▶ [Information supplied]:
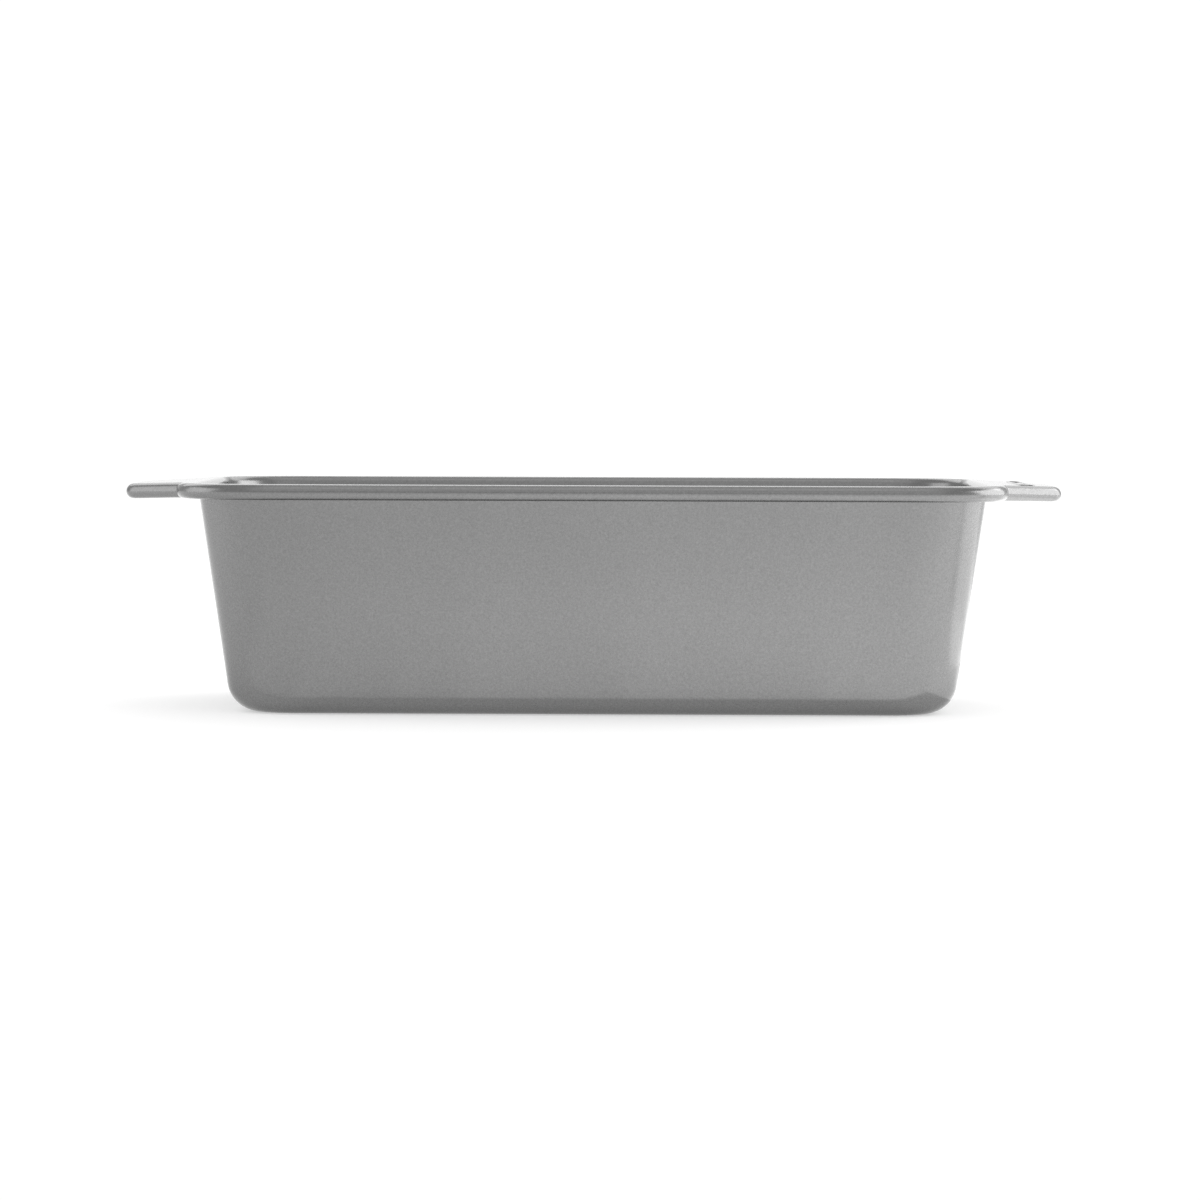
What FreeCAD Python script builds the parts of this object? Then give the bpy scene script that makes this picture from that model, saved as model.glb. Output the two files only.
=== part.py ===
"""Loaf pan: a deep-drawn steel shell with a curled rim and two end handles, and the wire inside the curl.

The origin is at the centre of the underside, where the pan stands. +X runs along the loaf, +Z is up.
All sizes are in millimetres.
"""
import FreeCAD, Part

import math
import os

from FreeCAD import Vector

# Driving dimensions of the tub
HEIGHT = 70.0  # underside to the top of the rim
SHEET = 0.8  # steel sheet, coating included
MOUTH_LENGTH = 240.6  # outside of the walls, carried up to the top of the rim
MOUTH_WIDTH = 138.4
WALL_LEAN = math.radians(8.0)  # the walls flare outwards from the vertical
MOUTH_CORNER = 24.5  # corner radius in plan, outside, at the top of the rim
BASE_CORNER = 21.0  # the same at the underside
FOOT_RADIUS = 10.0  # outside radius between the walls and the floor of the pan
LIP_RADIUS = 2.0  # radius over which the inside of the wall turns into the flange

# Driving dimensions of the rim
WIRE_DIAMETER = 3.0
WIRE_CLEARANCE = 0.05  # between the wire and the inside of the curl
WIRE_BUTT_GAP = 0.4  # between the two ends of the wire, at the middle of the rear side
FLANGE_REACH = 6.4  # from the wall to the outermost line of the curl
CURL_MOUTH_GAP = 0.15  # between the cut edge of the curl and the flange above it

# Driving dimensions of the two handles, which are part of the flange
OVERALL_LENGTH = 289.8  # over the curls of both handles
HANDLE_SLANT = math.radians(50.0)  # of the handle's sides, from the X axis
NOTCH_RADIUS = 2.0  # outermost line of the curl where a handle leaves the rim
HANDLE_CORNER = 11.0  # outermost line of the curl at the handle's outer corners
HANDLE_DROOP = 0.045  # fall of the handle for each millimetre outwards

# A plain raised ring, with round ends, on top of one handle
RING_LENGTH = 58.0
RING_WIDTH = 5.0
RING_BEAD = 0.9  # width of the raised line itself
RING_RISE = 0.3
RING_FROM_CENTRE = 133.6  # along X, to the ring's own centre, far enough out to stay below the rim

# Sizes that follow from those above
CURL_RADIUS = WIRE_DIAMETER / 2 + WIRE_CLEARANCE + SHEET
CURL_LEVEL = HEIGHT - CURL_RADIUS  # height of the wire's centre
CURL_REACH = FLANGE_REACH - CURL_RADIUS  # from the wall to the wire's centre
SHEET_ACROSS = SHEET / math.cos(WALL_LEAN)  # the wall's thickness along the horizontal
HANDLE_END = OVERALL_LENGTH / 2 - CURL_RADIUS  # the wire's centre at the end of a handle
BEND_X = MOUTH_LENGTH / 2 + CURL_REACH  # the handles fall from here outwards
PLUS_Z = Vector(0, 0, 1)
OVERSHOOT = 5.0  # how far a cutting tool runs past what it cuts
SMALL = 1e-4


def direction(angle):
    """The unit vector in the XY plane at an angle from +X, in radians."""
    return Vector(math.cos(angle), math.sin(angle), 0)


def arc(centre, radius, start, end):
    """An arc about a vertical axis, from one angle to another in radians, either way round."""
    middle = (start + end) / 2
    ends = [centre + direction(a) * radius for a in (start, middle, end)]
    return Part.Arc(*ends).toShape()


def rounded_rectangle(half_length, half_width, radius, z):
    """A closed outline about the Z axis, from the middle of a corner's arc all the way round."""
    arcs = []
    for quarter in range(4):
        towards = direction(math.radians(45 + 90 * quarter))
        centre = Vector(
            math.copysign(half_length - radius, towards.x),
            math.copysign(half_width - radius, towards.y),
            z,
        )
        start = math.radians(90 * quarter)
        arcs.append(arc(centre, radius, start, start + math.pi / 2))
    edges = []
    for this, following in zip(arcs, arcs[1:] + arcs[:1]):
        edges.append(this)
        edges.append(Part.makeLine(this.Vertexes[-1].Point, following.Vertexes[0].Point))
    return Part.Wire(edges)


def wall_outline(z, inwards):
    """The plan of the walls at height z, moved inwards from their outside surface."""
    fall = (HEIGHT - z) * math.tan(WALL_LEAN) + inwards
    corner = BASE_CORNER + (MOUTH_CORNER - BASE_CORNER) * z / HEIGHT - inwards
    return rounded_rectangle(MOUTH_LENGTH / 2 - fall, MOUTH_WIDTH / 2 - fall, corner, z)


def tub(bottom, top, inwards, foot):
    """A solid with the flared walls, from one height to another, rounded round its bottom edge."""
    outlines = [wall_outline(bottom, inwards), wall_outline(top, inwards)]
    solid = Part.makeLoft(outlines, True, True)
    edges = [e for e in solid.Edges if e.BoundBox.ZMax < bottom + SMALL]
    return solid.makeFillet(foot, edges)


def rim_quarter():
    """The wire's centreline from the middle of the front side to the middle of the right handle."""
    z = CURL_LEVEL
    corner = MOUTH_CORNER + CURL_REACH
    notch = NOTCH_RADIUS + CURL_RADIUS
    outer = HANDLE_CORNER - CURL_RADIUS
    rim_y = -(MOUTH_WIDTH / 2 + CURL_REACH)
    corner_centre = Vector(BEND_X - corner, rim_y + corner, z)
    notch_centre = Vector(BEND_X + notch, corner_centre.y, z)
    square = math.pi / 2

    front = Part.makeLine(Vector(0, rim_y, z), Vector(corner_centre.x, rim_y, z))
    corner_arc = arc(corner_centre, corner, -square, 0)
    notch_arc = arc(notch_centre, notch, math.pi, square + HANDLE_SLANT)

    side_start = notch_arc.Vertexes[-1].Point
    outer_centre_x = HANDLE_END - outer
    side_end_x = outer_centre_x + outer * math.sin(HANDLE_SLANT)
    side_rise = (side_end_x - side_start.x) * math.tan(HANDLE_SLANT)
    side_end = Vector(side_end_x, side_start.y + side_rise, z)
    outer_centre = Vector(outer_centre_x, side_end.y + outer * math.cos(HANDLE_SLANT), z)
    side = Part.makeLine(side_start, side_end)
    outer_arc = arc(outer_centre, outer, HANDLE_SLANT - square, 0)
    end = Part.makeLine(Vector(HANDLE_END, outer_centre.y, z), Vector(HANDLE_END, 0, z))
    return [front, corner_arc, notch_arc, side, outer_arc, end]


def four_quarters(shape):
    """The shape and its mirror images about the XZ and YZ planes."""
    origin = Vector(0, 0, 0)
    right = [shape, shape.mirror(origin, Vector(0, 1, 0))]
    return right + [s.mirror(origin, Vector(1, 0, 0)) for s in right]


def along(edge, section):
    """The solid that a section makes when it is carried along one line or arc of the rim."""
    start = edge.valueAt(edge.FirstParameter)
    heading = edge.tangentAt(edge.FirstParameter)
    face = section(start, heading.cross(PLUS_Z))
    if isinstance(edge.Curve, Part.Line):
        return face.extrude(edge.valueAt(edge.LastParameter) - start)
    circle = edge.Curve
    turn = math.degrees(edge.Length / circle.Radius)
    turns_left = heading.cross(circle.Center - start).z > 0
    return face.revolve(circle.Center, PLUS_Z if turns_left else -PLUS_Z, turn)


def curl_section(centre, outwards):
    """The sheet rolled down and back round the wire, from the flange's edge to its own cut edge."""
    closed_at = math.pi - math.asin((CURL_RADIUS - SHEET - CURL_MOUTH_GAP) / CURL_RADIUS)
    sweep = math.pi / 2 + 2 * math.pi - closed_at

    def at(radius, share):
        angle = math.pi / 2 - sweep * share
        return centre + outwards * (radius * math.cos(angle)) + PLUS_Z * (radius * math.sin(angle))

    inner = CURL_RADIUS - SHEET
    outside = Part.Arc(at(CURL_RADIUS, 0), at(CURL_RADIUS, 0.5), at(CURL_RADIUS, 1)).toShape()
    inside = Part.Arc(at(inner, 1), at(inner, 0.5), at(inner, 0)).toShape()
    cut_edge = Part.makeLine(at(CURL_RADIUS, 1), at(inner, 1))
    joint = Part.makeLine(at(inner, 0), at(CURL_RADIUS, 0))
    return Part.Face(Part.Wire([outside, cut_edge, inside, joint]))


def wire_section(centre, outwards):
    """The round section of the wire."""
    circle = Part.makeCircle(WIRE_DIAMETER / 2, centre, outwards.cross(PLUS_Z))
    return Part.Face(Part.Wire([circle]))


def round_the_rim(section):
    """A section carried all the way round the rim and its handles, as one solid."""
    quarter = [along(edge, section) for edge in rim_quarter()]
    pieces = [p for piece in quarter for p in four_quarters(piece)]
    return pieces[0].multiFuse(pieces[1:]).removeSplitter()


def flange_plate():
    """The flat sheet inside the rim's centreline, handles included, with no tub cut out of it yet."""
    lift = Vector(0, 0, HEIGHT - SHEET - CURL_LEVEL)
    edges = [e for edge in rim_quarter() for e in four_quarters(edge)]
    outline = Part.Wire(Part.__sortEdges__(edges))
    outline.translate(lift)
    return Part.Face(outline).extrude(Vector(0, 0, SHEET))


def raised_ring():
    """The plain ring that stands up from the right-hand handle, from halfway down its sheet."""
    def stadium(width, length):
        radius = width / 2
        straight = length / 2 - radius
        bottom = HEIGHT - SHEET / 2
        arcs = [
            arc(Vector(0, straight, bottom), radius, 0, math.pi),
            arc(Vector(0, -straight, bottom), radius, math.pi, 2 * math.pi),
        ]
        sides = [
            Part.makeLine(arcs[0].Vertexes[-1].Point, arcs[1].Vertexes[0].Point),
            Part.makeLine(arcs[1].Vertexes[-1].Point, arcs[0].Vertexes[0].Point),
        ]
        face = Part.Face(Part.Wire([arcs[0], sides[0], arcs[1], sides[1]]))
        return face.extrude(Vector(0, 0, RING_RISE + SHEET / 2))

    ring = stadium(RING_WIDTH, RING_LENGTH).cut(
        stadium(RING_WIDTH - 2 * RING_BEAD, RING_LENGTH - 2 * RING_BEAD)
    )
    ring.translate(Vector(RING_FROM_CENTRE, 0, 0))
    return ring


def droop_handles(shape):
    """The shape with both handles sheared downwards, outwards from where they leave the rim."""
    size = OVERALL_LENGTH
    far_out = Part.makeBox(size, 2 * size, 2 * size, Vector(BEND_X, -size, -size))
    middle = shape
    handles = []
    for side in (1, -1):
        box = far_out if side > 0 else far_out.mirror(Vector(0, 0, 0), Vector(1, 0, 0))
        shear = FreeCAD.Matrix()
        shear.A31 = -side * HANDLE_DROOP
        shear.A34 = HANDLE_DROOP * BEND_X
        handles.append(shape.common(box).transformGeometry(shear))
        middle = middle.cut(box)
    return middle.multiFuse(handles)


def pan_shell():
    """The pressed sheet: floor, walls, flange, handles and curl."""
    outside = tub(0, HEIGHT, 0, FOOT_RADIUS)
    body = outside.fuse(flange_plate())
    under = HEIGHT - SHEET
    root = [
        e
        for e in body.Edges
        if abs(e.BoundBox.ZMin - under) < SMALL
        and abs(e.BoundBox.ZMax - under) < SMALL
        and e.BoundBox.XMax < BEND_X - CURL_REACH + SMALL
        and e.BoundBox.XMin > -BEND_X + CURL_REACH - SMALL
        and e.BoundBox.YMax < MOUTH_WIDTH / 2 + SMALL
        and e.BoundBox.YMin > -MOUTH_WIDTH / 2 - SMALL
    ]
    body = body.makeFillet(LIP_RADIUS - SHEET, root)
    inside = tub(SHEET, HEIGHT + OVERSHOOT, SHEET_ACROSS, FOOT_RADIUS - SHEET)
    body = body.cut(inside)
    lip = [
        e
        for e in body.Edges
        if abs(e.BoundBox.ZMin - HEIGHT) < SMALL
        and e.BoundBox.YMax < MOUTH_WIDTH / 2
        and e.BoundBox.YMin > -MOUTH_WIDTH / 2
        and e.BoundBox.XMax < MOUTH_LENGTH / 2
        and e.BoundBox.XMin > -MOUTH_LENGTH / 2
    ]
    body = body.makeFillet(LIP_RADIUS, lip)
    body = body.multiFuse([raised_ring(), round_the_rim(curl_section)]).removeSplitter()
    return droop_handles(body)


def rim_wire():
    """The wire inside the curl: one length, bent to the rim's plan, whose ends meet at the rear."""
    gap_y = MOUTH_WIDTH / 2 + CURL_REACH
    gap = Part.makeBox(
        WIRE_BUTT_GAP,
        2 * WIRE_DIAMETER,
        2 * WIRE_DIAMETER,
        Vector(-WIRE_BUTT_GAP / 2, gap_y - WIRE_DIAMETER, CURL_LEVEL - WIRE_DIAMETER),
    )
    return droop_handles(round_the_rim(wire_section).cut(gap))


def main():
    os.makedirs("parts", exist_ok=True)
    for name, build in {"pan_shell": pan_shell, "rim_wire": rim_wire}.items():
        shape = build()
        solids = shape.Solids
        print(name, "solids", len(solids), "valid", shape.isValid(), "volume mm3", round(shape.Volume, 1))
        solids[0].exportStep(f"parts/{name}.step")


main()
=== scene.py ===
import math

import bmesh
import bpy
from mathutils import Matrix, Vector


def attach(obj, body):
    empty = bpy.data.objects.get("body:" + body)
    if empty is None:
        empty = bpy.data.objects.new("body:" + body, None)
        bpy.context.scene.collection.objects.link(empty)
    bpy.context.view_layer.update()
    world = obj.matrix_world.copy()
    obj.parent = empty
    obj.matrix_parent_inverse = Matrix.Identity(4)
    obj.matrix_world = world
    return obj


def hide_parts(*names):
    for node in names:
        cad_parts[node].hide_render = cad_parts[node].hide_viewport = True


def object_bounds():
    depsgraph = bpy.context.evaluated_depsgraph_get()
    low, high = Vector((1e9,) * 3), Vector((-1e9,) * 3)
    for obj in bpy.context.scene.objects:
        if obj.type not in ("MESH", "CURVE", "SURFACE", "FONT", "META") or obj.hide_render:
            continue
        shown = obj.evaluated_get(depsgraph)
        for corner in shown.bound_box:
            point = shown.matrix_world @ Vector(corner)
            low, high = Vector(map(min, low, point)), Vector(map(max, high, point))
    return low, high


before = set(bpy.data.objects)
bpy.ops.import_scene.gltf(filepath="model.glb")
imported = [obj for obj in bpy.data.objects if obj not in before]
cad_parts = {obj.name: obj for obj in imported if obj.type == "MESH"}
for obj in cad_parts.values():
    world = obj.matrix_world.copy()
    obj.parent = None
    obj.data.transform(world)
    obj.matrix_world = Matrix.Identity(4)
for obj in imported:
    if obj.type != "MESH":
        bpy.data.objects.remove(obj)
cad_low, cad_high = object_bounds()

MM = 0.001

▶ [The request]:
Extract, unchanged, the closing run of lines that opens with the line containing "for name, build" and ends with the last line.

▶ [Task output]:
    for name, build in {"pan_shell": pan_shell, "rim_wire": rim_wire}.items():
        shape = build()
        solids = shape.Solids
        print(name, "solids", len(solids), "valid", shape.isValid(), "volume mm3", round(shape.Volume, 1))
        solids[0].exportStep(f"parts/{name}.step")


main()
=== scene.py ===
import math

import bmesh
import bpy
from mathutils import Matrix, Vector


def attach(obj, body):
    empty = bpy.data.objects.get("body:" + body)
    if empty is None:
        empty = bpy.data.objects.new("body:" + body, None)
        bpy.context.scene.collection.objects.link(empty)
    bpy.context.view_layer.update()
    world = obj.matrix_world.copy()
    obj.parent = empty
    obj.matrix_parent_inverse = Matrix.Identity(4)
    obj.matrix_world = world
    return obj


def hide_parts(*names):
    for node in names:
        cad_parts[node].hide_render = cad_parts[node].hide_viewport = True


def object_bounds():
    depsgraph = bpy.context.evaluated_depsgraph_get()
    low, high = Vector((1e9,) * 3), Vector((-1e9,) * 3)
    for obj in bpy.context.scene.objects:
        if obj.type not in ("MESH", "CURVE", "SURFACE", "FONT", "META") or obj.hide_render:
            continue
        shown = obj.evaluated_get(depsgraph)
        for corner in shown.bound_box:
            point = shown.matrix_world @ Vector(corner)
            low, high = Vector(map(min, low, point)), Vector(map(max, high, point))
    return low, high


before = set(bpy.data.objects)
bpy.ops.import_scene.gltf(filepath="model.glb")
imported = [obj for obj in bpy.data.objects if obj not in before]
cad_parts = {obj.name: obj for obj in imported if obj.type == "MESH"}
for obj in cad_parts.values():
    world = obj.matrix_world.copy()
    obj.parent = None
    obj.data.transform(world)
    obj.matrix_world = Matrix.Identity(4)
for obj in imported:
    if obj.type != "MESH":
        bpy.data.objects.remove(obj)
cad_low, cad_high = object_bounds()

MM = 0.001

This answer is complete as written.